Les plus pauvres seront les premiers touchés par l'augmentation de l'âge de la retraite

Cette mesure ne touchera pas la population la plus riche qui en général a fait des études supérieures et qui ne pourra pas percevoir sa retraite à taux plein avant 66 ou 67 ans (43 ans de cotisation pour un bac +5 pour des personnes qui sortent des études à 22-23 ans). Cette mesure touchera la population la plus pauvre qui a fait le moins d'études, qui a commencé à travailler avant 22 ans et qui exerce en général les métiers les plus pénibles.

Le 7 février dernier l'INSEE publiait une étude qui montrait qu'entre 2012 et 2016, l'espérance de vie à la naissances des 5 % des hommes les pauvres était de 71,7 ans soit un écart de plus de 13 ans avec les 5 % des hommes qui ont le plus de revenus et pour qui l'espérance de vie est estimée à 84,4 ans. Pour les femmes cet écart était de plus de 8 ans avec respectivement 80 ans pour les 5 % des femmes avec les plus faibles revenus et 88,3 ans pour les 5 % des femmes les plus riches.

Illustration 4
Différence d'espérance de vie à la naissance suivant les revenus

Les plus pauvres vont travailler plus longtemps et auront une retraite plus courte.

Ce sont aussi ceux qui gagnent le moins, qui passent beaucoup d'énergie pour accéder à leurs droits et qui ont les métiers les plus pénibles qui abiment leur santé.

Une espérance de vie en bonne santé qui tourne autour des 65 ans

Notons également que selon une autre étude de l'INSEE, l'espérance de vie en bonne santé était en France de 64,4 ans pour les hommes et 65,3 ans pour les femmes. Ce qui est proposé par certains candidats c'est donc que l'on parte en retraite non seulement avec une santé dégradée mais avec une retraite moindre pour ceux qui sont obligés de s'arrêter plus tôt.

Un impact prévisible à la baisse sur le bénévolat en France – un danger pour la cohésion territoriale

Selon une étude de France Bénévolat (page 5) le constat est également d'un engagement moindre au niveau bénévolat des plus de 50 ans dont une explication serait l'augmentation actuelle de l'âge de départ en retraite. Le passage à 65 ans, va avoir un impact énorme sur l'engagement des jeunes retraités qui jouent un rôle indispensable dans le milieu associatif de notre pays et qui ont un rôle important dans la cohésion territoriale. Les associations pourraient ainsi manquer de plusieurs centaines de milliers de personnes bénévoles par an d'une part par le maintien en activité jusqu'à 65 ans d'une partie de la population mais aussi au regard des problèmes de santé qui feront qu'ils auront de moins en moins envie de s'engager après 65 ans.

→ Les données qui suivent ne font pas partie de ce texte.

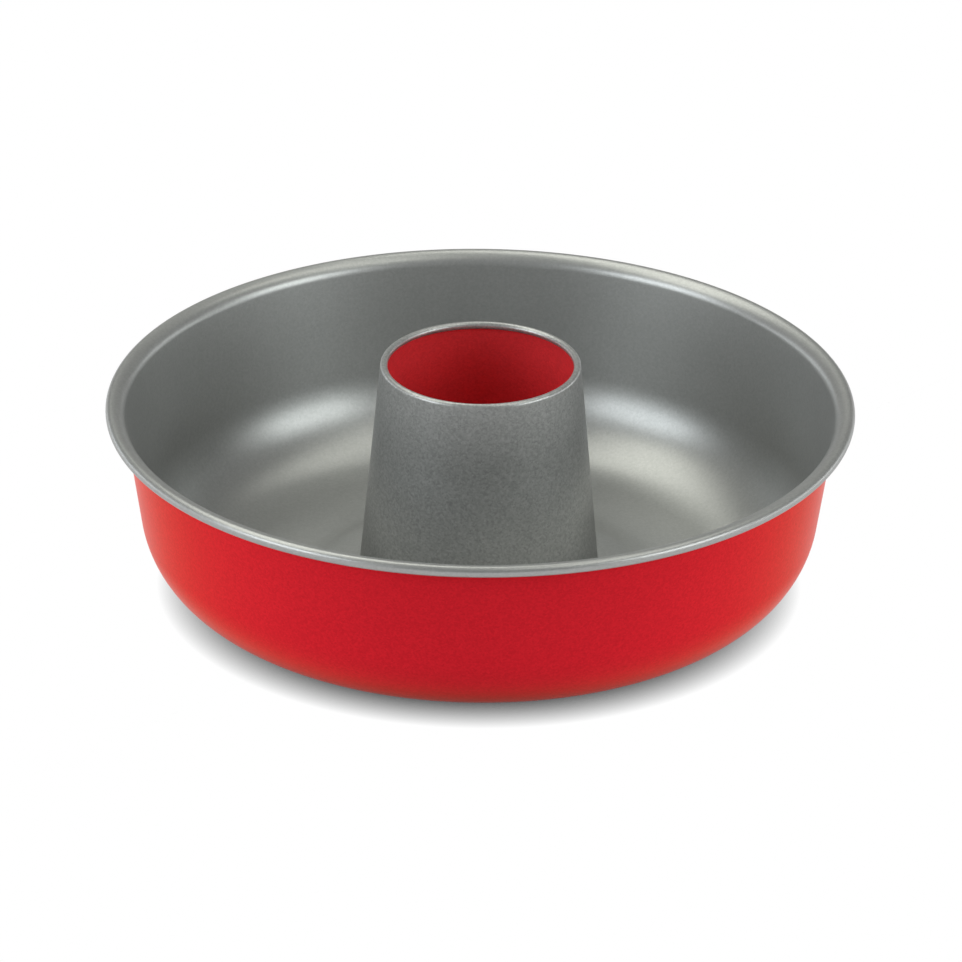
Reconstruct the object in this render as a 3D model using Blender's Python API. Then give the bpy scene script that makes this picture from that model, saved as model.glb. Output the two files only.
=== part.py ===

La priorité c’est de lutter contre le chômage et la pauvreté et pas de demander aux français de travailler encore plus longtemps.

C'est ce que demande la loi :

"La lutte contre la pauvreté et les exclusions est un impératif national fondé sur le respect de l'égale dignité de tous les êtres humains et une priorité de l'ensemble des politiques publiques de la nation". (Article 115-1 du code de l'action sociale et de la santé)

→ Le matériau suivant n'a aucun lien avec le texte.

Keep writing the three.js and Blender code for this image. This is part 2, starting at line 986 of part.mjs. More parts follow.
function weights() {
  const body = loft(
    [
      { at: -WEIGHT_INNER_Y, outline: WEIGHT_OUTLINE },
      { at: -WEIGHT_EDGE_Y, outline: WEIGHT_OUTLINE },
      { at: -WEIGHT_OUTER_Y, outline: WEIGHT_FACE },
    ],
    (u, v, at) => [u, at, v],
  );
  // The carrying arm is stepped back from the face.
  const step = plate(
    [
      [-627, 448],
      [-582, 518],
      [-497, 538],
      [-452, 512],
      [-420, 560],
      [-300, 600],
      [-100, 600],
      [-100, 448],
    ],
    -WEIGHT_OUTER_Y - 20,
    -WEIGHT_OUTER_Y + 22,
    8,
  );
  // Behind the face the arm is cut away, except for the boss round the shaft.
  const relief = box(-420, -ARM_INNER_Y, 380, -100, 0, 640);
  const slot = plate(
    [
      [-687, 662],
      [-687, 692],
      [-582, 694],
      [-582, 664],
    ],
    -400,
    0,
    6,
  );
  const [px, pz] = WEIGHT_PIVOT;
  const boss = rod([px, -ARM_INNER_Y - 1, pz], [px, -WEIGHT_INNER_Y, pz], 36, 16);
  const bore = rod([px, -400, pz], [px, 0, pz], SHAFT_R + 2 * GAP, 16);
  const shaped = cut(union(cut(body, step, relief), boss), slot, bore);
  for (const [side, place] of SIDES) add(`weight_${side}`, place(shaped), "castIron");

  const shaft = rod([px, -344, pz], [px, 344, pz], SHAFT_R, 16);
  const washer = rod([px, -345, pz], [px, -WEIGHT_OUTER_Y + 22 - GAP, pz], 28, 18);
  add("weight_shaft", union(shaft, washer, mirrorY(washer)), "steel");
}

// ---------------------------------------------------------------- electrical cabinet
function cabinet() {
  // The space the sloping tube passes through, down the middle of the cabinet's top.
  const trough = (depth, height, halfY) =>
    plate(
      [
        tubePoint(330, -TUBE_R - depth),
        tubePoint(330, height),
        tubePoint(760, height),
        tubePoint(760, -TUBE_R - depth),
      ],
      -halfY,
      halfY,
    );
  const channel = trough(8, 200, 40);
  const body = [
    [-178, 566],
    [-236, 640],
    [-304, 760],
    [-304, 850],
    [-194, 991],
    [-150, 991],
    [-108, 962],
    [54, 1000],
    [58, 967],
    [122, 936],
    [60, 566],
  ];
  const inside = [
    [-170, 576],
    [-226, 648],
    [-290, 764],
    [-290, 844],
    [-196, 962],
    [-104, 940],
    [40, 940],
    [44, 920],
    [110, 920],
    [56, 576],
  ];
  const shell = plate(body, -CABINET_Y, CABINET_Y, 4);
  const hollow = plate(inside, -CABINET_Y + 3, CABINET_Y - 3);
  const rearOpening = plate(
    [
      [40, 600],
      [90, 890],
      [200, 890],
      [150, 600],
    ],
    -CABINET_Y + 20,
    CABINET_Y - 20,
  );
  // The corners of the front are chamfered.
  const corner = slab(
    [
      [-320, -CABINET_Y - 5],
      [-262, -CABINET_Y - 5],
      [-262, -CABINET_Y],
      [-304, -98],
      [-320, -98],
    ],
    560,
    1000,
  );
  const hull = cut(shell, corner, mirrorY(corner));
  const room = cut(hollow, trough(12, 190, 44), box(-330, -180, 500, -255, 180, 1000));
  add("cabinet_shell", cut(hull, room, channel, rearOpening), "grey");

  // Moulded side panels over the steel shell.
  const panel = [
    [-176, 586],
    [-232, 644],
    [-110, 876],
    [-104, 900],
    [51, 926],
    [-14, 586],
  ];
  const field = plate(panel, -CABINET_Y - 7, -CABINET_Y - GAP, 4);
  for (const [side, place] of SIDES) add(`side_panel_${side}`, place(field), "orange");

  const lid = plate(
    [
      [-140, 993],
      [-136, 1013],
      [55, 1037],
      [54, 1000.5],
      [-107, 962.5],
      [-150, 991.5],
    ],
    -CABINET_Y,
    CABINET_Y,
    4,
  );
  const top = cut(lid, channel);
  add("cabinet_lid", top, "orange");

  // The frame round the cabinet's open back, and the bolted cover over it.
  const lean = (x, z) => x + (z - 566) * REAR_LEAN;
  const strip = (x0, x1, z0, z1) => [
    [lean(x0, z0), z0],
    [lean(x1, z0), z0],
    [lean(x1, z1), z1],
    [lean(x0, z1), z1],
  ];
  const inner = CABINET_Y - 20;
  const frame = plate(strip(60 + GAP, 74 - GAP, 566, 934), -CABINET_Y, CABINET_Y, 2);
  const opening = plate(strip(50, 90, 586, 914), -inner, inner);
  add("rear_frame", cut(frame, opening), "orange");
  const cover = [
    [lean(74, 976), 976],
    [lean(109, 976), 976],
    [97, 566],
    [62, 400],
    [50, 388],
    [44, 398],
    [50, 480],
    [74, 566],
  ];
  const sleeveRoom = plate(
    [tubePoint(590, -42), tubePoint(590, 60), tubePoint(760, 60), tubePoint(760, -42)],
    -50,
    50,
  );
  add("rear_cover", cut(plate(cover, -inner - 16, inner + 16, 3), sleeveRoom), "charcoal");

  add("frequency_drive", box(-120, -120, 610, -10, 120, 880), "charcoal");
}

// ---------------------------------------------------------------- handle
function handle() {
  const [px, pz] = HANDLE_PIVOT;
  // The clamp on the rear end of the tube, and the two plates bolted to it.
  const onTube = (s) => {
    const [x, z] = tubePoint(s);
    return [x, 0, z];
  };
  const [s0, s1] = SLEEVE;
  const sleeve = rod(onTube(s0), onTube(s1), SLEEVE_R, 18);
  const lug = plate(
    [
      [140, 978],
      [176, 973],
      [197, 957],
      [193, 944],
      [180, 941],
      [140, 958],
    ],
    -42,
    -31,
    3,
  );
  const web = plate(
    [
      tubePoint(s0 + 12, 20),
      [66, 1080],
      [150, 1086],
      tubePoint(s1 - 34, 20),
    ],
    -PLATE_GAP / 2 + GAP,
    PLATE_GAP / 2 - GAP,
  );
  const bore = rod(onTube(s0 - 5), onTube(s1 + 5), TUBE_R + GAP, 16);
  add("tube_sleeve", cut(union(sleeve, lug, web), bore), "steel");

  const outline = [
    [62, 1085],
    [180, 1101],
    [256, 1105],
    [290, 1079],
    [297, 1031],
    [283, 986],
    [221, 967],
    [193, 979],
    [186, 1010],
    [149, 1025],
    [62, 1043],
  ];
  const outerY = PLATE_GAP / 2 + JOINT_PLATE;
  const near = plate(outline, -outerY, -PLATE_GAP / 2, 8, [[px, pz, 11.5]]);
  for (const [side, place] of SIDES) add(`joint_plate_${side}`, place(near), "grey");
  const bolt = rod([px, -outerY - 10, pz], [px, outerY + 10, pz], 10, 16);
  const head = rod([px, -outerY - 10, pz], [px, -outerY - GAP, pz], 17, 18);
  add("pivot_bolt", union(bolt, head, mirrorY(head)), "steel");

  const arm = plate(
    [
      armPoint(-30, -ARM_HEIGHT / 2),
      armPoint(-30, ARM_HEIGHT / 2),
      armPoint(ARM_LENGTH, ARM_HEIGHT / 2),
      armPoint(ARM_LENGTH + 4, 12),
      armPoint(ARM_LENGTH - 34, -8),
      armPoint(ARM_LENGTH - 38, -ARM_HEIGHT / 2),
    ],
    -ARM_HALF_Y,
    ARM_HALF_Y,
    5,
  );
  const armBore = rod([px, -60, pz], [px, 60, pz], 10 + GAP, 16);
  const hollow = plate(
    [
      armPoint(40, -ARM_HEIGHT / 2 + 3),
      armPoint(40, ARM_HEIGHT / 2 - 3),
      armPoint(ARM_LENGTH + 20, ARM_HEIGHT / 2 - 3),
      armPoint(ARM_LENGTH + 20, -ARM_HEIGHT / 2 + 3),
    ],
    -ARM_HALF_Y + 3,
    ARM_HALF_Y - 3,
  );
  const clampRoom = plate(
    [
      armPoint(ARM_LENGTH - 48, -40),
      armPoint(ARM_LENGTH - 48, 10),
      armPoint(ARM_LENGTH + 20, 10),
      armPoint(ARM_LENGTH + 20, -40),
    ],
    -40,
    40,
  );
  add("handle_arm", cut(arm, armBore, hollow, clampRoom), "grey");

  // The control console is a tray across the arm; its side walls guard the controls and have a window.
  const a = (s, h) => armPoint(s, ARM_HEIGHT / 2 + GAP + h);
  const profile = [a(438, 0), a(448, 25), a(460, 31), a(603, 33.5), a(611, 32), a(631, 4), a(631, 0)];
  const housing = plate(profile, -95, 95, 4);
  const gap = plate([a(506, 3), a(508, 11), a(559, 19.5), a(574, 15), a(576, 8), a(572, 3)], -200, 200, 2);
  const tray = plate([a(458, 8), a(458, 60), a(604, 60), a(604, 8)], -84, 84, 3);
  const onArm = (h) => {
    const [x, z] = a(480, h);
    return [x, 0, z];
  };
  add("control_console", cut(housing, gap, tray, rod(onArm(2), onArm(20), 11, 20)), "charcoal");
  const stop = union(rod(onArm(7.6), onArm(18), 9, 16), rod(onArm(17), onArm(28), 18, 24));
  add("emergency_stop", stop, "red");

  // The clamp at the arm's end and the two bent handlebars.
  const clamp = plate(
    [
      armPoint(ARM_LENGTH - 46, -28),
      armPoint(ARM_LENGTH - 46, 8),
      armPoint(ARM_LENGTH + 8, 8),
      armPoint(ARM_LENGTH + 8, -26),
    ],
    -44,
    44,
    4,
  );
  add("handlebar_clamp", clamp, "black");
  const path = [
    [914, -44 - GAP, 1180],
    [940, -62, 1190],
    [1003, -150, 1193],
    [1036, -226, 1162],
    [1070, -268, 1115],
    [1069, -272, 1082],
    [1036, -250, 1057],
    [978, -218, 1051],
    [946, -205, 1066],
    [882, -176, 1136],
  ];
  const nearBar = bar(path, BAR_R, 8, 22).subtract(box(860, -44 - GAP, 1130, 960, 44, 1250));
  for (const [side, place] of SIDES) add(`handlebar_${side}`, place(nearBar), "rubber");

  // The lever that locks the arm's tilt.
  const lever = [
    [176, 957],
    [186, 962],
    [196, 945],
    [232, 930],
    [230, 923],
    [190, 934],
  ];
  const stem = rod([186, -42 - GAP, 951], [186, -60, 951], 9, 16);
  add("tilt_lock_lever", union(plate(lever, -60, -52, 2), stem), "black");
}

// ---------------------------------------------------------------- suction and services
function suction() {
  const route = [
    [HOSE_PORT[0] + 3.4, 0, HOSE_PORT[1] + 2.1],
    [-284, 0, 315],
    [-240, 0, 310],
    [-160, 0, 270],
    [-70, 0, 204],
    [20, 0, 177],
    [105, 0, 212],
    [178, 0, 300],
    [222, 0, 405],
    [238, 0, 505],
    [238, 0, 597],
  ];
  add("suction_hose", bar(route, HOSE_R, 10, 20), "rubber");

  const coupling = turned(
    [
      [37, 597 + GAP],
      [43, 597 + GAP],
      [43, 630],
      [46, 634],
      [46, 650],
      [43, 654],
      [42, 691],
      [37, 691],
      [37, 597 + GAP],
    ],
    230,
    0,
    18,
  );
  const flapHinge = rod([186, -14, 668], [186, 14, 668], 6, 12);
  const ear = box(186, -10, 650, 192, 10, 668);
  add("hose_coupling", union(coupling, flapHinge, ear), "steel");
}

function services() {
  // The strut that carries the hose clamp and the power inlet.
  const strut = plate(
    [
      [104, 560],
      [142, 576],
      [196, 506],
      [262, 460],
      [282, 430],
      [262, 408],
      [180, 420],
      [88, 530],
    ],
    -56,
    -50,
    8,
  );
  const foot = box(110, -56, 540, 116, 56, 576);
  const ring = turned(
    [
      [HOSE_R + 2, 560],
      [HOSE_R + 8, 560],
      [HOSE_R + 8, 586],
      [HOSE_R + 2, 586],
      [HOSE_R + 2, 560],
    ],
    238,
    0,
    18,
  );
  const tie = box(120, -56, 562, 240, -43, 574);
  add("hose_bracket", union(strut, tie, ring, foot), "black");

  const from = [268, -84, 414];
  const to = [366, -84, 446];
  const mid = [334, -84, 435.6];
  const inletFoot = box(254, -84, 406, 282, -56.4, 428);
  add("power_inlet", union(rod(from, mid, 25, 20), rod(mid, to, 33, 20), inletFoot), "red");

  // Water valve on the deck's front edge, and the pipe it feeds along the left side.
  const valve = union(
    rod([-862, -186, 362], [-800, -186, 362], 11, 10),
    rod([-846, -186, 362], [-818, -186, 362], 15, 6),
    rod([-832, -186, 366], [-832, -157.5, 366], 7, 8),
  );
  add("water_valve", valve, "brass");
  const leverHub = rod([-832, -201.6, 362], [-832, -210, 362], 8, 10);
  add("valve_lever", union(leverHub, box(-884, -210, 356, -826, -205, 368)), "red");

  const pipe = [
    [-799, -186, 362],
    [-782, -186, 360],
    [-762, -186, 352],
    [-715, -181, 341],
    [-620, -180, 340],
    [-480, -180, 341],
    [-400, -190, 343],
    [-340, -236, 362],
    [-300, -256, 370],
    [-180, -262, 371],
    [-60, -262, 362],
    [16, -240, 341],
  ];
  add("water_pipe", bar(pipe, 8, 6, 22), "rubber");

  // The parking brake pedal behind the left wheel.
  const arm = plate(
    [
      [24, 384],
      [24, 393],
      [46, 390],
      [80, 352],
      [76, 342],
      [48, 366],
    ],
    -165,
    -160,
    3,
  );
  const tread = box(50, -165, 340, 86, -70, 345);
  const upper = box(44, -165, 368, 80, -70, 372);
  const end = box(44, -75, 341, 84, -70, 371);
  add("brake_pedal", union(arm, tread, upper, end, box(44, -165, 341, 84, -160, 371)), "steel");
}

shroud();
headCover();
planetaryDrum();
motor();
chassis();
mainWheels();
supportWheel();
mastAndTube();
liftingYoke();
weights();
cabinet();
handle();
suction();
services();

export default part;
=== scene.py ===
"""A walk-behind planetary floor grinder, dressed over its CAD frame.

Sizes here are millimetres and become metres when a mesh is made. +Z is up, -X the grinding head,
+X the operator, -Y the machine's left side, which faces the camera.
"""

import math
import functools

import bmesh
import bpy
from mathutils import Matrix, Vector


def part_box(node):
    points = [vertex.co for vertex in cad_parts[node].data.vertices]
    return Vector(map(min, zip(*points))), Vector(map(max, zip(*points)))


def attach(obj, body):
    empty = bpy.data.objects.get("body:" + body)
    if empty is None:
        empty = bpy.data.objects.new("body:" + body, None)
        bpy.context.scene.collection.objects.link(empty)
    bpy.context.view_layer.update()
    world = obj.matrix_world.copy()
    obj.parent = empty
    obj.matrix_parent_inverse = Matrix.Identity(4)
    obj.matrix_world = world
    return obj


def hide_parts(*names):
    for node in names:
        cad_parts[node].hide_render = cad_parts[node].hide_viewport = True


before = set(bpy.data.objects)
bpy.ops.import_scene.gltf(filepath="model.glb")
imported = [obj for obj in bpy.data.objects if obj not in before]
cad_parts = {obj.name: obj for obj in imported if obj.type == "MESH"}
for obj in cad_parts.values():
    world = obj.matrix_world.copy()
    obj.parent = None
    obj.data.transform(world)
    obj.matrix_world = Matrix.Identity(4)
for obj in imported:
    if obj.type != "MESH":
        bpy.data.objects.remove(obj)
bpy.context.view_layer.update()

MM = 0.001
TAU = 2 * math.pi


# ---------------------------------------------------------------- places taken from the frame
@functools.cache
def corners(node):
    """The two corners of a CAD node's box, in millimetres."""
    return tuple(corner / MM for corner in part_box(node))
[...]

Si l'on se projette d'ici 2030, avec l'augmentation de la durée des cotisations qui passe progressivement à 43 ans et des études qui font rentrer dans la vie active plus tard, il n'y a donc aucune raison de changer quoi que ce soit au système actuel. Il oblige déjà les français à partir de plus en vieux ou à percevoir moins de retraites en partant plus tôt.